> _TASK REQUIREMENTS_
Reproduce only the lines of the material below that start at the line containing "Reconstruct the object" and stop at the line containing "import Sketcher". Keep both end lines.

> _DATA SHOWN_
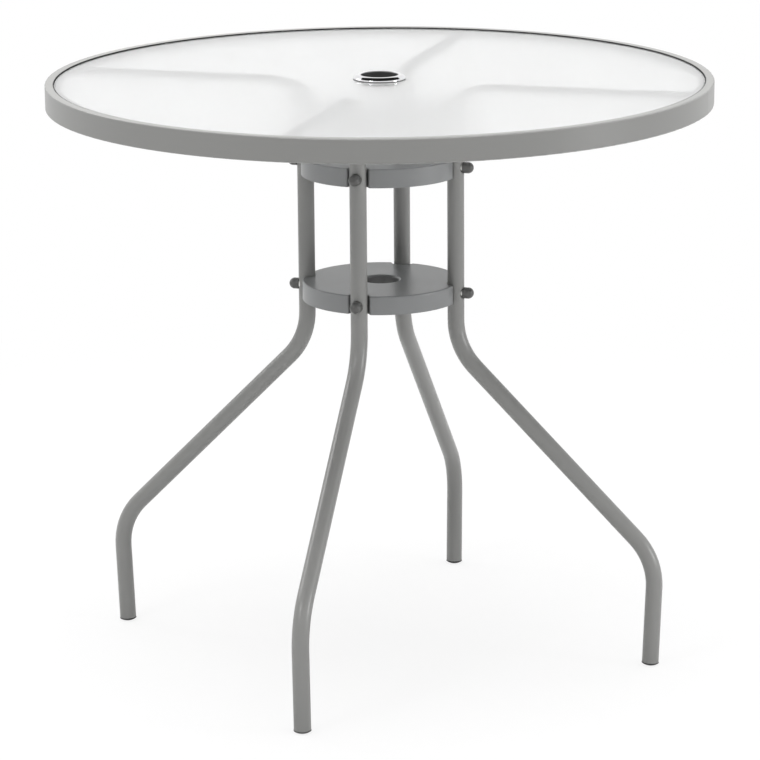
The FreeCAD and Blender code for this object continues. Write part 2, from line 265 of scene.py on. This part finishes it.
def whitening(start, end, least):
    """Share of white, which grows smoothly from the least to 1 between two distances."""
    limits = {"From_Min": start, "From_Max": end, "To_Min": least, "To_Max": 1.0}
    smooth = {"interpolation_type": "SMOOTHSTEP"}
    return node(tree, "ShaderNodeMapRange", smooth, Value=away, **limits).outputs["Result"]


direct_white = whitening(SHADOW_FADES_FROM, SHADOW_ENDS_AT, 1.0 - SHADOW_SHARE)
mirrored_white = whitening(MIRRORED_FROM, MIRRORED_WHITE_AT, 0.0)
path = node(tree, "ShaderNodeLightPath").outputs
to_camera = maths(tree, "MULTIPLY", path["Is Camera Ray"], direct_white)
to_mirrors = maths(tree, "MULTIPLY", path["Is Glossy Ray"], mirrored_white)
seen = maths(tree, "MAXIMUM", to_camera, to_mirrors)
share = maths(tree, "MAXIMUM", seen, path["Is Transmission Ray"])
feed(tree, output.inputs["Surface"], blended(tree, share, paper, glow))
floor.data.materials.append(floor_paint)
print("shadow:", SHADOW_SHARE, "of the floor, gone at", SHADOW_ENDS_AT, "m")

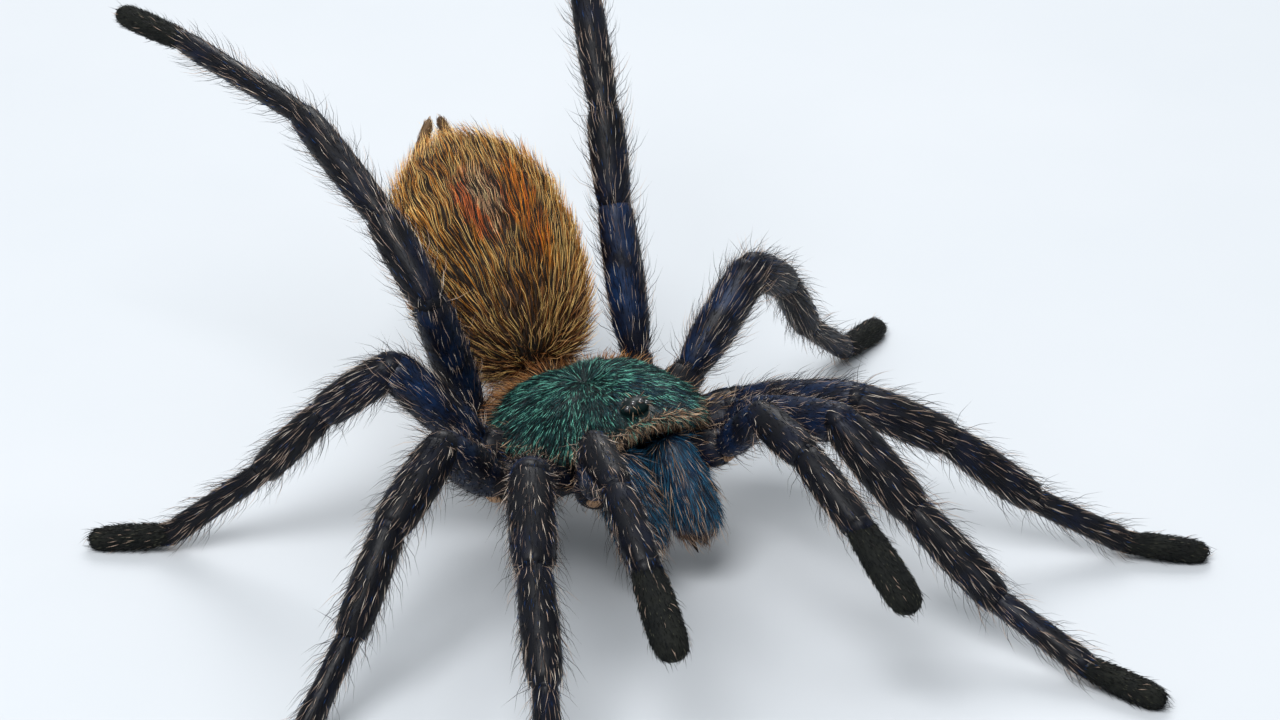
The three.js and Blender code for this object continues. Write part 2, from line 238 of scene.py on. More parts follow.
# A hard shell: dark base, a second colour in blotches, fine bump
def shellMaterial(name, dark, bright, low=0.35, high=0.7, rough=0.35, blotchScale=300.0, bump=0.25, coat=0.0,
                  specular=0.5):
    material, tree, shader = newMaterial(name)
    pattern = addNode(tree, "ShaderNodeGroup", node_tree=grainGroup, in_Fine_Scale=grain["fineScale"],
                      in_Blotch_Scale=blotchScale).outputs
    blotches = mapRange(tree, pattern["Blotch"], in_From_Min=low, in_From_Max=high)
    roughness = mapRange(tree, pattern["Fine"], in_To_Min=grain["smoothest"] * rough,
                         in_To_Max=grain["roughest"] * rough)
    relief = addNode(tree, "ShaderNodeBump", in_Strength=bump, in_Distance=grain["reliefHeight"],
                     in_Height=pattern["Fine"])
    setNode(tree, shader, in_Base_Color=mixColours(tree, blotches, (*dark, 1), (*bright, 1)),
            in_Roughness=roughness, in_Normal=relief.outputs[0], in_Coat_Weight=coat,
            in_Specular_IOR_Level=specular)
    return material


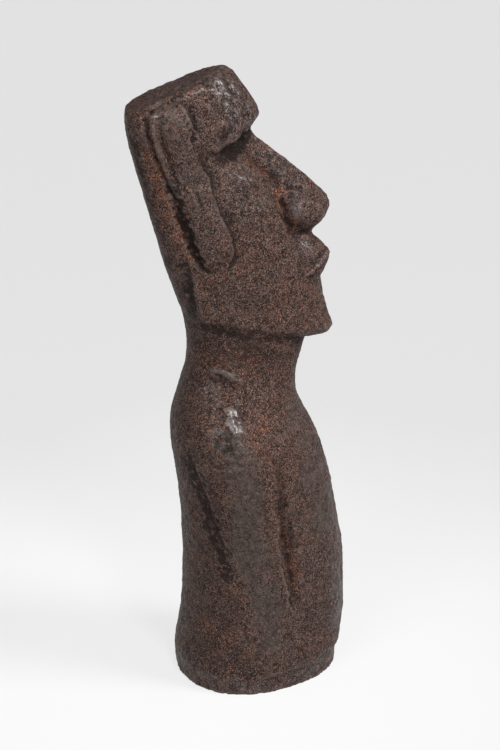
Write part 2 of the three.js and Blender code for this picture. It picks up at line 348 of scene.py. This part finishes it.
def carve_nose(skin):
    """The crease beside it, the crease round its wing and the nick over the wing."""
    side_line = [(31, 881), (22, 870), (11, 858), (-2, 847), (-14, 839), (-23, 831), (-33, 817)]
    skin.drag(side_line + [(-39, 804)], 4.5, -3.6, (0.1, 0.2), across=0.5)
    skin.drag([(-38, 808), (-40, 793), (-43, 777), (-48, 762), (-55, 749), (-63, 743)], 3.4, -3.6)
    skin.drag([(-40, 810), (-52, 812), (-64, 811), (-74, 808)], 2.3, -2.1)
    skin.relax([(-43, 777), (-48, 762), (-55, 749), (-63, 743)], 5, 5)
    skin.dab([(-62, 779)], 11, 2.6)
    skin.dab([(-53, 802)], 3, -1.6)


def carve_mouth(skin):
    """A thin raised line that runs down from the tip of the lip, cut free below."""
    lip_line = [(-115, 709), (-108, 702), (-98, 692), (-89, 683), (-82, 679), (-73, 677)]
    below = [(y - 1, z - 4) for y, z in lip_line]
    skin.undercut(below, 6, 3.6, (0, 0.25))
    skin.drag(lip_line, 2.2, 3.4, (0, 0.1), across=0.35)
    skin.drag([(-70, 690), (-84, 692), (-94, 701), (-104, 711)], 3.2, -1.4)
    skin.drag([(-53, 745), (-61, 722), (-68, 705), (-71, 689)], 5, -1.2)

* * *

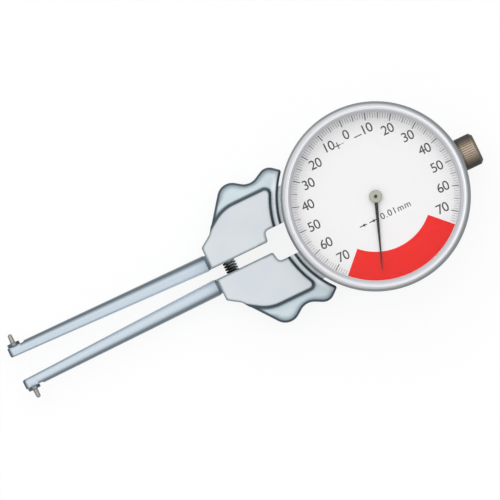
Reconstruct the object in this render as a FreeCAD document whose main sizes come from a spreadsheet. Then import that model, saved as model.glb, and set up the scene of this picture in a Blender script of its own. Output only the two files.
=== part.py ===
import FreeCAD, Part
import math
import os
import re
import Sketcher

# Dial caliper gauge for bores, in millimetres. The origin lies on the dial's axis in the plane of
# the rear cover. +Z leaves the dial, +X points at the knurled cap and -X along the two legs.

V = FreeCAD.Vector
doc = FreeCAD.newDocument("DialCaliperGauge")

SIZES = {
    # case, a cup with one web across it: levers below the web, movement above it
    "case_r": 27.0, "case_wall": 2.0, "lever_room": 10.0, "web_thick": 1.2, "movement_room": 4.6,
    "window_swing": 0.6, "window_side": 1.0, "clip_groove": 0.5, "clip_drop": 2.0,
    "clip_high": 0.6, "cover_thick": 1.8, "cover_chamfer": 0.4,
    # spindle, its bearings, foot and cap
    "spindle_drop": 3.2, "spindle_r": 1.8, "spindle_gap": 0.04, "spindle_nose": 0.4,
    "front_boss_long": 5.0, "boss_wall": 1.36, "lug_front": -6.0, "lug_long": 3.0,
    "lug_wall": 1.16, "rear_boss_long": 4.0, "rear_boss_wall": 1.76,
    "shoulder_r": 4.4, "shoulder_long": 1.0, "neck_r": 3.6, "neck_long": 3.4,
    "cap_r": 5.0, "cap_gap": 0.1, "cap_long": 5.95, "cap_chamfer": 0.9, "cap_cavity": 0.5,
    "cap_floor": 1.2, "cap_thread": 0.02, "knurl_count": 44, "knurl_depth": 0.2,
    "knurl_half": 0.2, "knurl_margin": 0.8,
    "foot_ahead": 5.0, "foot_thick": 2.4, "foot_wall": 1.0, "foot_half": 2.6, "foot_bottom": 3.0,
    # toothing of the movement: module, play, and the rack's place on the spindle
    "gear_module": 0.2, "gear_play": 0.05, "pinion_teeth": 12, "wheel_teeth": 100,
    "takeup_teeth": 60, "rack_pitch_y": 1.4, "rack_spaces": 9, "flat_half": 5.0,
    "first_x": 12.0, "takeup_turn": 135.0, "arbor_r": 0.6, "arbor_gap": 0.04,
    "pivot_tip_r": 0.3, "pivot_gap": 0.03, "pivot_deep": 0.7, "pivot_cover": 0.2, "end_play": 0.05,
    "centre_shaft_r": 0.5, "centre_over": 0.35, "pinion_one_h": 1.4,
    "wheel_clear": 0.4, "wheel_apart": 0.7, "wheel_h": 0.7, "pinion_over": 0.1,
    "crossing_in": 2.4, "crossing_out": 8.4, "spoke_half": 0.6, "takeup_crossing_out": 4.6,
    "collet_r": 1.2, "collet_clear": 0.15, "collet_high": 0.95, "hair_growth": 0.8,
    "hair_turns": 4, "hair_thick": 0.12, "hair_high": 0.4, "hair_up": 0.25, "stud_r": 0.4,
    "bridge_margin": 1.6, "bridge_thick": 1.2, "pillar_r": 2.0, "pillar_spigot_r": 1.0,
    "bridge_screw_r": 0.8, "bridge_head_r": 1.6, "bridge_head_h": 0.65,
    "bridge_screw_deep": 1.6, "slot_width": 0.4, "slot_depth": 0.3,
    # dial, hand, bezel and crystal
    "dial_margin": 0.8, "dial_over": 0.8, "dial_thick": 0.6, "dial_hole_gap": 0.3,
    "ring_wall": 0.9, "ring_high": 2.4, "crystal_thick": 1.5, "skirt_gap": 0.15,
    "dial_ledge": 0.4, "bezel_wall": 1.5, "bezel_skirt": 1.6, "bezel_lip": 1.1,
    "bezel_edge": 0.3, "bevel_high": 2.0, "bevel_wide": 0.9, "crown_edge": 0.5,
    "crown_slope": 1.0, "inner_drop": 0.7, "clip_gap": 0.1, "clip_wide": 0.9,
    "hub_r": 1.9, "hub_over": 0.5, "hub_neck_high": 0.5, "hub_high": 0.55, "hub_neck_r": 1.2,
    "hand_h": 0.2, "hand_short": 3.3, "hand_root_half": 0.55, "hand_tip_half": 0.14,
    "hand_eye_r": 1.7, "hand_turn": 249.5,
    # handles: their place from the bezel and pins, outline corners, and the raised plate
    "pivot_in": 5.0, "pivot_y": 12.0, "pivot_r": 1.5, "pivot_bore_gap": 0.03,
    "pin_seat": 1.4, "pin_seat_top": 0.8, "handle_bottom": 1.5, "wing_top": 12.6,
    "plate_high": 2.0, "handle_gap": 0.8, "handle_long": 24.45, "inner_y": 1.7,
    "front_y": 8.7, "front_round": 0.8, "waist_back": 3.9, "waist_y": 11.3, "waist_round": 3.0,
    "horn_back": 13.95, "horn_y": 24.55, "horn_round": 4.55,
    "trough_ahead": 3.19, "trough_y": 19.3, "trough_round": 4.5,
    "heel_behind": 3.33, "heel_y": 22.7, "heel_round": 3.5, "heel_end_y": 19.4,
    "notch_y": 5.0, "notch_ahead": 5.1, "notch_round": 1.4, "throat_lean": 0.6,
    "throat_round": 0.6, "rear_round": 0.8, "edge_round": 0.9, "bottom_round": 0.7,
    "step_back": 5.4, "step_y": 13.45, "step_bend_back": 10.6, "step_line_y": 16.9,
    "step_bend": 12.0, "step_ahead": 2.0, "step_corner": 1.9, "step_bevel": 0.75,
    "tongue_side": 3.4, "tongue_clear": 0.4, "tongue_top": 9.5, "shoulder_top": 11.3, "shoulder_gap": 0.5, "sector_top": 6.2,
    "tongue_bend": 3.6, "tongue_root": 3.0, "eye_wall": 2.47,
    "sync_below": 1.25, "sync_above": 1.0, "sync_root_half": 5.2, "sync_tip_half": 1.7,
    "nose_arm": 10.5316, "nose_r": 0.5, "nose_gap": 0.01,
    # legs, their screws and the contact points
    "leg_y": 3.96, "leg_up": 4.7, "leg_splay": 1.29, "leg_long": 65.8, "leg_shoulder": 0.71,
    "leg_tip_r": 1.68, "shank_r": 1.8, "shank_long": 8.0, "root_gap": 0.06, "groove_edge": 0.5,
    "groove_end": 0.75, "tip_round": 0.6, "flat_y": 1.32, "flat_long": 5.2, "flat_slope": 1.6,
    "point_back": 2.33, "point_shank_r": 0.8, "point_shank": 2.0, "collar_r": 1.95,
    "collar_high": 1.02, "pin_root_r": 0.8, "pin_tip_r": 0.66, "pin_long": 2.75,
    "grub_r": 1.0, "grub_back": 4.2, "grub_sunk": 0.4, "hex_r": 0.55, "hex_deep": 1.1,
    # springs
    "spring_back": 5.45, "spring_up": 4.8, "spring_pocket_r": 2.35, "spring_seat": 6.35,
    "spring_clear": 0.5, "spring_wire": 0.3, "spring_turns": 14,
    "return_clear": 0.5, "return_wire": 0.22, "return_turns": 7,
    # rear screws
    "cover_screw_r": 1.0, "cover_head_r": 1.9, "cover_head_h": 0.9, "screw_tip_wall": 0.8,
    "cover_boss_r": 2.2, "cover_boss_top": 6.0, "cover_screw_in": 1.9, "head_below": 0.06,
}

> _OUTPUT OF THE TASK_
Reconstruct the object in this render as a FreeCAD document whose main sizes come from a spreadsheet. Then import that model, saved as model.glb, and set up the scene of this picture in a Blender script of its own. Output only the two files.
=== part.py ===
import FreeCAD, Part
import math
import os
import re
import Sketcher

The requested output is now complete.